SHORT EXERCISE ▸ Write out exactly the lines of the entries below from the one holding "Model this object in three.js, one" to the one holding "const quarterTurn = Math.PI / 2;", inclusive, and leave out all other lines.
________________________________________
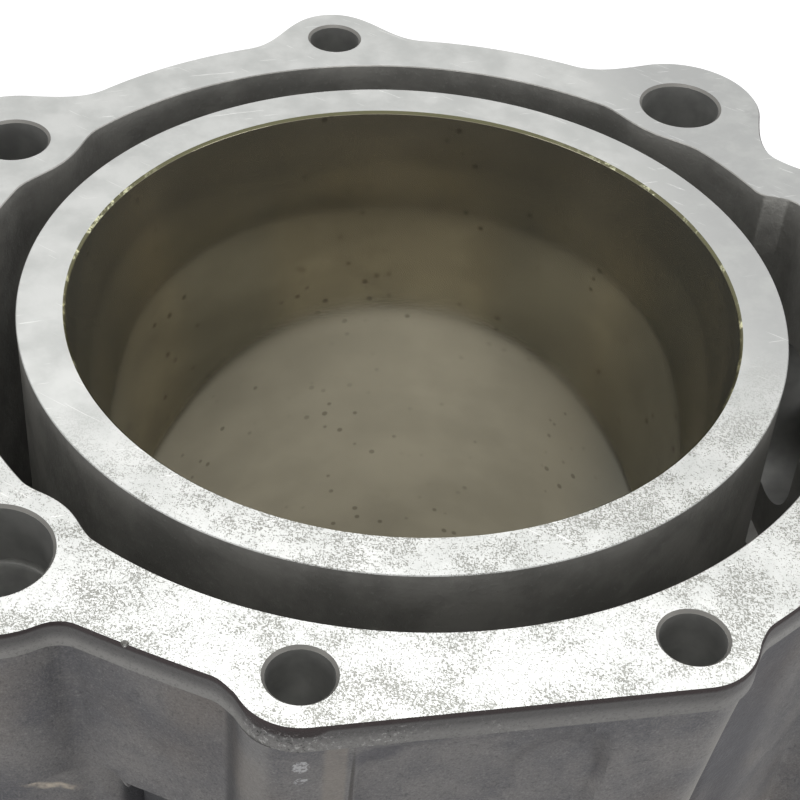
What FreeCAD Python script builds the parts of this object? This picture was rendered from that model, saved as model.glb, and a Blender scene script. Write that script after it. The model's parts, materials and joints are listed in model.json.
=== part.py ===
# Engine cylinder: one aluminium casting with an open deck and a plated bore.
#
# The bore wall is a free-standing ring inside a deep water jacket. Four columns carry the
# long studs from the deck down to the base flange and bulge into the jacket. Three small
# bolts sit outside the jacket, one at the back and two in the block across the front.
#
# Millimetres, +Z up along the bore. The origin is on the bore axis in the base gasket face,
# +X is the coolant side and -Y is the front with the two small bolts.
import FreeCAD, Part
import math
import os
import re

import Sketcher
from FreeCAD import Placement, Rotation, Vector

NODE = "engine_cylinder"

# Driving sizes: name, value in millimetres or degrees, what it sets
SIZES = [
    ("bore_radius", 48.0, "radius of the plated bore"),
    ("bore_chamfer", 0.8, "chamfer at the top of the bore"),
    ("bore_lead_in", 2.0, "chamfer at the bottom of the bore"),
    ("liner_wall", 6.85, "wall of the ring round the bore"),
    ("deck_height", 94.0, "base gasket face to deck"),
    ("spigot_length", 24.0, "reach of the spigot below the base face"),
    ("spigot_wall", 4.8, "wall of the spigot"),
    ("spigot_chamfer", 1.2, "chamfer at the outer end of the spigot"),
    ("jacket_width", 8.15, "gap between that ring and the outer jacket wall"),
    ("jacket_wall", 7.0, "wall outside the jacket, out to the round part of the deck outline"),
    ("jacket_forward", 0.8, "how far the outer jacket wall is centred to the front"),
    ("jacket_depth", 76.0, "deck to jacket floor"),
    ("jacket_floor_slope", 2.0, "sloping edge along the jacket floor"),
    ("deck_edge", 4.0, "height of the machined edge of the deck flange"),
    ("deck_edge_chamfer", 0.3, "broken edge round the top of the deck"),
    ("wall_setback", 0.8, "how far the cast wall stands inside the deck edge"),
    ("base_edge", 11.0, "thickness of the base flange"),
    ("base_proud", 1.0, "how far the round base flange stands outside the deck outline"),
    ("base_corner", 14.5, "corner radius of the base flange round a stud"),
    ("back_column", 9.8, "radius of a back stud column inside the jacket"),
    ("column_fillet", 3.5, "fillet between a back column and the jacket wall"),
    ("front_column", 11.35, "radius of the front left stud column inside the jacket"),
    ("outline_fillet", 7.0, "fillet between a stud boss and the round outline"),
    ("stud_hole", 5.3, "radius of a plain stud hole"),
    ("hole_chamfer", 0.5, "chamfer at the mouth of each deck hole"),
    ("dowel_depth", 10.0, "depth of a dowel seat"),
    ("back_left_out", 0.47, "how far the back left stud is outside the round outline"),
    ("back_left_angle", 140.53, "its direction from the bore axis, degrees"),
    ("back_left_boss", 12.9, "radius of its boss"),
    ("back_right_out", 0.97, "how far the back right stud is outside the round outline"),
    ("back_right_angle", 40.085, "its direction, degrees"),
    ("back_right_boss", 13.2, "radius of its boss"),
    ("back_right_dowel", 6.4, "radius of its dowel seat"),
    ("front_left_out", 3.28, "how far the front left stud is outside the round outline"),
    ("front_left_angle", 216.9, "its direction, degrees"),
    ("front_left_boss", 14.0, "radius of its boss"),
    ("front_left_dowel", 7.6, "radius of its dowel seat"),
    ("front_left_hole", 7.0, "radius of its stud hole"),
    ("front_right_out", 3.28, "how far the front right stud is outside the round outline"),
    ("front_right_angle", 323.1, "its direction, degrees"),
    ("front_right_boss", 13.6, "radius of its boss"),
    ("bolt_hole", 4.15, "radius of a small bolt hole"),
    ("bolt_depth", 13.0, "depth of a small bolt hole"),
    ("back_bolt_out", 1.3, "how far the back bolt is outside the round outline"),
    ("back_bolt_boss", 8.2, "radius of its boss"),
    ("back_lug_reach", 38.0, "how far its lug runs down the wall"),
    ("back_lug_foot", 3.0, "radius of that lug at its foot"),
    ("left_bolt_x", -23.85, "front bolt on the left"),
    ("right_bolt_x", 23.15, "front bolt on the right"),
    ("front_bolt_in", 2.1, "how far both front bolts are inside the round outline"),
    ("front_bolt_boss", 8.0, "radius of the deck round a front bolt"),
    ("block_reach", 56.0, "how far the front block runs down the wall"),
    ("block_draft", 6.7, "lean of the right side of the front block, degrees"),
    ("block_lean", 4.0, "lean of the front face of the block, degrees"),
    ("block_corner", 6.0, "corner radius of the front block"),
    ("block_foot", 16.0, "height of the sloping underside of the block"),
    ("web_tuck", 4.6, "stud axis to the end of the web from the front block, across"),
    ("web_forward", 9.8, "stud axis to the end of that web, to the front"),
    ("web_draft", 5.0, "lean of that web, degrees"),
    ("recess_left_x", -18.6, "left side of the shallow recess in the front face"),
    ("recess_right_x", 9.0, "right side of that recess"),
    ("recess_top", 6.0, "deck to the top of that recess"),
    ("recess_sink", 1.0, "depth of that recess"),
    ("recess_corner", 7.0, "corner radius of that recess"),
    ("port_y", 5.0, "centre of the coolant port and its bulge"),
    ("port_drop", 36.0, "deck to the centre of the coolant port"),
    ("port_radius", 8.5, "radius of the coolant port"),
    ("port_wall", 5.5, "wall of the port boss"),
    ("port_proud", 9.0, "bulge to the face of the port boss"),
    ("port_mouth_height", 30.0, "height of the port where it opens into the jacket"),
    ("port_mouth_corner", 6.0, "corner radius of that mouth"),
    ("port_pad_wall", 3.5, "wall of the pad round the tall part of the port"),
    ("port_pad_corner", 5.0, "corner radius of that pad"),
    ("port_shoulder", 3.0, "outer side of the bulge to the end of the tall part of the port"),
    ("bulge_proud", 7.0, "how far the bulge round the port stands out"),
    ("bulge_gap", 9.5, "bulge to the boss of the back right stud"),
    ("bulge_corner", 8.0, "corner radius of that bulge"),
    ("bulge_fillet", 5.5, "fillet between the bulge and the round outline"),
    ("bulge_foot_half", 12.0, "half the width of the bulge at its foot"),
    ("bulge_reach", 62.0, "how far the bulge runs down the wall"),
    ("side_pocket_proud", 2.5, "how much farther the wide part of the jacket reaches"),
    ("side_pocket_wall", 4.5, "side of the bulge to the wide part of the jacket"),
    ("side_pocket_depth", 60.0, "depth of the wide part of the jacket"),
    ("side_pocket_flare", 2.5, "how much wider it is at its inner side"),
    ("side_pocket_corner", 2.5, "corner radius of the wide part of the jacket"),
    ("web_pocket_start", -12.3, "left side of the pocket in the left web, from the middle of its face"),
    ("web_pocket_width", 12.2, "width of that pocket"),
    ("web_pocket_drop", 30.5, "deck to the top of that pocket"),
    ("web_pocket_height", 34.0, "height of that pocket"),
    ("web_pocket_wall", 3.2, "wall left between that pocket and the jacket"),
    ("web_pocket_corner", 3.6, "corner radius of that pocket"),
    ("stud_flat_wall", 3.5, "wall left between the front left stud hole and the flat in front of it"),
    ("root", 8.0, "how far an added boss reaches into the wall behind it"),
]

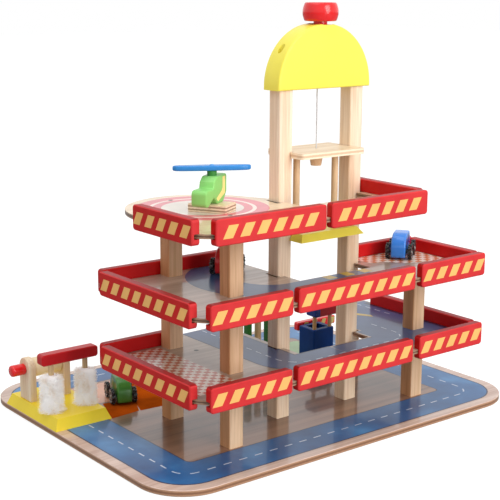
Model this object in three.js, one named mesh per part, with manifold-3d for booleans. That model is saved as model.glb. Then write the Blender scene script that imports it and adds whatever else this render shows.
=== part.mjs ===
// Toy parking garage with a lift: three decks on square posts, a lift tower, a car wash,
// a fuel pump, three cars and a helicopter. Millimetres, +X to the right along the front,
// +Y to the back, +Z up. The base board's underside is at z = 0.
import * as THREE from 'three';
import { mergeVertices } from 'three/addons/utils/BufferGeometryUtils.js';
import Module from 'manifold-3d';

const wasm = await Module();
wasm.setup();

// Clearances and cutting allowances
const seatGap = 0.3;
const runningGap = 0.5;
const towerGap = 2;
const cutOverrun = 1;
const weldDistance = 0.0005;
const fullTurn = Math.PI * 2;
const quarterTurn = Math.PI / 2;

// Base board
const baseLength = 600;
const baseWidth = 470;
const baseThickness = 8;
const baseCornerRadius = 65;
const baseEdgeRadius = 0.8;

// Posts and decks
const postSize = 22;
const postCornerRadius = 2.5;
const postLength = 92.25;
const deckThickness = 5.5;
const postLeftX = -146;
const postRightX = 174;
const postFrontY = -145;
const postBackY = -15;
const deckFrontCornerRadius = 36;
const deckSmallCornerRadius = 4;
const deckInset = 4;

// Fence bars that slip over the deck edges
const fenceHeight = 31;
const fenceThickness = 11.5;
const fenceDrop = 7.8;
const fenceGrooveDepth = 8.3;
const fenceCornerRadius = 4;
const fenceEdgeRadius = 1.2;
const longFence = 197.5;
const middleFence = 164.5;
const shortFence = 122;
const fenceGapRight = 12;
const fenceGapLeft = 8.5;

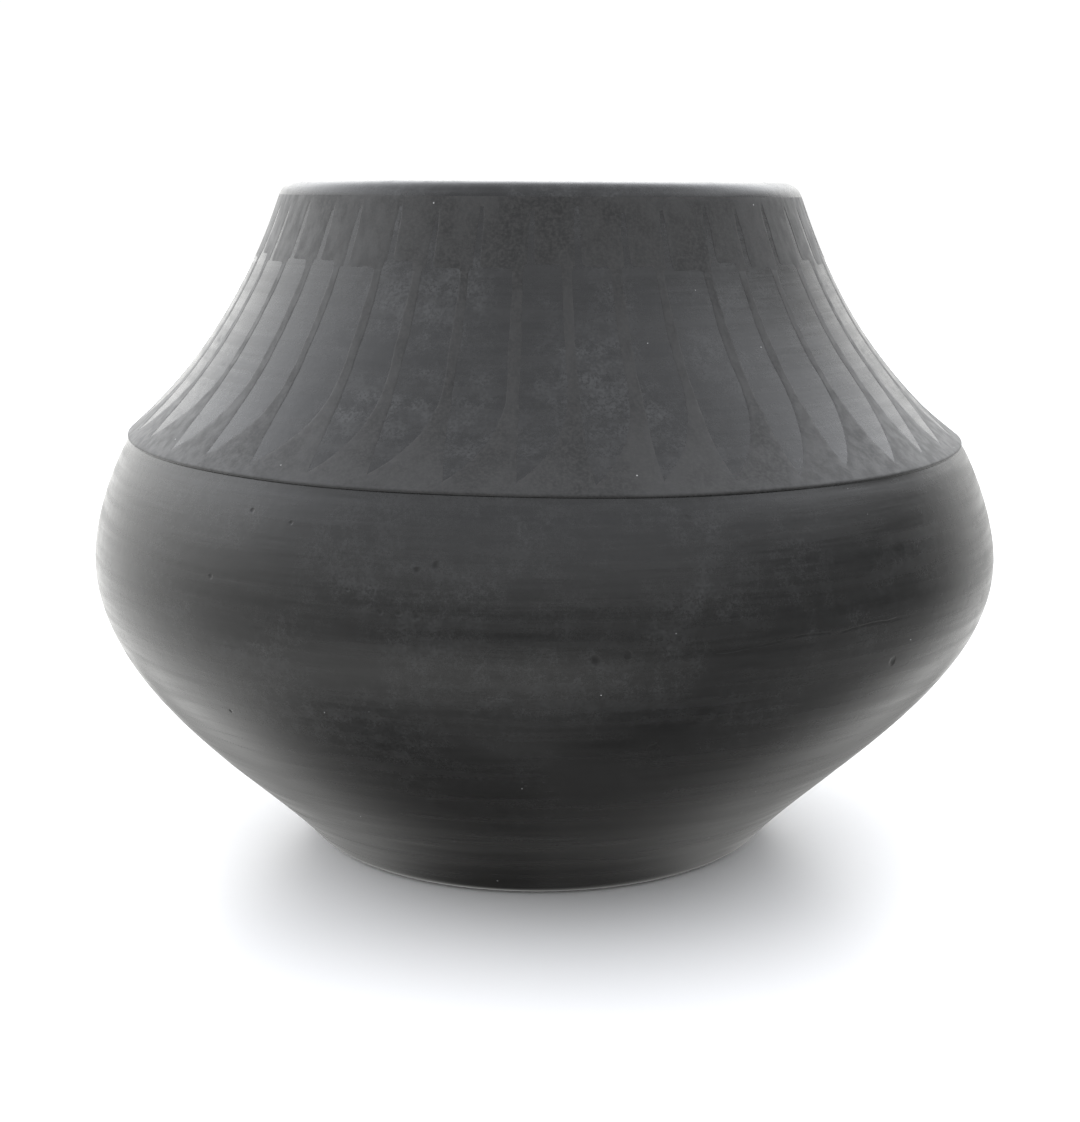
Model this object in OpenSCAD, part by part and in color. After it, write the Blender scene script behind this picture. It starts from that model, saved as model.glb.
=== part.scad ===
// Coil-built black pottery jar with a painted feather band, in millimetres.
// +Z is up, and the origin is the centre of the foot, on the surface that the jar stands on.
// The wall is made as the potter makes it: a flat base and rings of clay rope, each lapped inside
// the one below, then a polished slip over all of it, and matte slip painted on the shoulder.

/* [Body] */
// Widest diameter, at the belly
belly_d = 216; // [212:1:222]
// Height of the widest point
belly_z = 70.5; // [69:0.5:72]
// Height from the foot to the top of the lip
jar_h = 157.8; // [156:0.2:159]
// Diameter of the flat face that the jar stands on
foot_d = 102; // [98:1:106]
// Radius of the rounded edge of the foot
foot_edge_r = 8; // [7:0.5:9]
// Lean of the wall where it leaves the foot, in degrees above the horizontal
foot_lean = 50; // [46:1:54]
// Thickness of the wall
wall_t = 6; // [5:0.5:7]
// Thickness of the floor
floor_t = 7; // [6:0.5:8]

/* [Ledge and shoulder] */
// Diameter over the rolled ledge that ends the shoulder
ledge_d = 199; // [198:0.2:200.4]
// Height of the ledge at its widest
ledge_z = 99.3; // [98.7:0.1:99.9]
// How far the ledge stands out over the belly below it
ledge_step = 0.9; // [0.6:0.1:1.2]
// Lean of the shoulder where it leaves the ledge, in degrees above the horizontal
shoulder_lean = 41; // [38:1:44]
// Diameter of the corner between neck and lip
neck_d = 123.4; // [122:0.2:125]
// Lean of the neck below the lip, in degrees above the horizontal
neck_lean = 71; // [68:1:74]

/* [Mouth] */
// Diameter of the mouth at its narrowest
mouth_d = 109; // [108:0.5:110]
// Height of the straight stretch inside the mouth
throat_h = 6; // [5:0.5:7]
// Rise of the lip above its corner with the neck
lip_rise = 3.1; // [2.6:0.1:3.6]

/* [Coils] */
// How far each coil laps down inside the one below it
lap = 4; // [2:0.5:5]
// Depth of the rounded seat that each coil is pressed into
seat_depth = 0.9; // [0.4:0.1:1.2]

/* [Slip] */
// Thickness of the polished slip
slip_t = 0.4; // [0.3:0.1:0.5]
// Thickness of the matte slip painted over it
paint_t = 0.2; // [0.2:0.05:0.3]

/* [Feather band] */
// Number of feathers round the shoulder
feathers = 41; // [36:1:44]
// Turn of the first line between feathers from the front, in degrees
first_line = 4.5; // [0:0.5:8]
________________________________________
THE OUTPUT ▸
Model this object in three.js, one named mesh per part, with manifold-3d for booleans. That model is saved as model.glb. Then write the Blender scene script that imports it and adds whatever else this render shows.
=== part.mjs ===
// Toy parking garage with a lift: three decks on square posts, a lift tower, a car wash,
// a fuel pump, three cars and a helicopter. Millimetres, +X to the right along the front,
// +Y to the back, +Z up. The base board's underside is at z = 0.
import * as THREE from 'three';
import { mergeVertices } from 'three/addons/utils/BufferGeometryUtils.js';
import Module from 'manifold-3d';

const wasm = await Module();
wasm.setup();

// Clearances and cutting allowances
const seatGap = 0.3;
const runningGap = 0.5;
const towerGap = 2;
const cutOverrun = 1;
const weldDistance = 0.0005;
const fullTurn = Math.PI * 2;
const quarterTurn = Math.PI / 2;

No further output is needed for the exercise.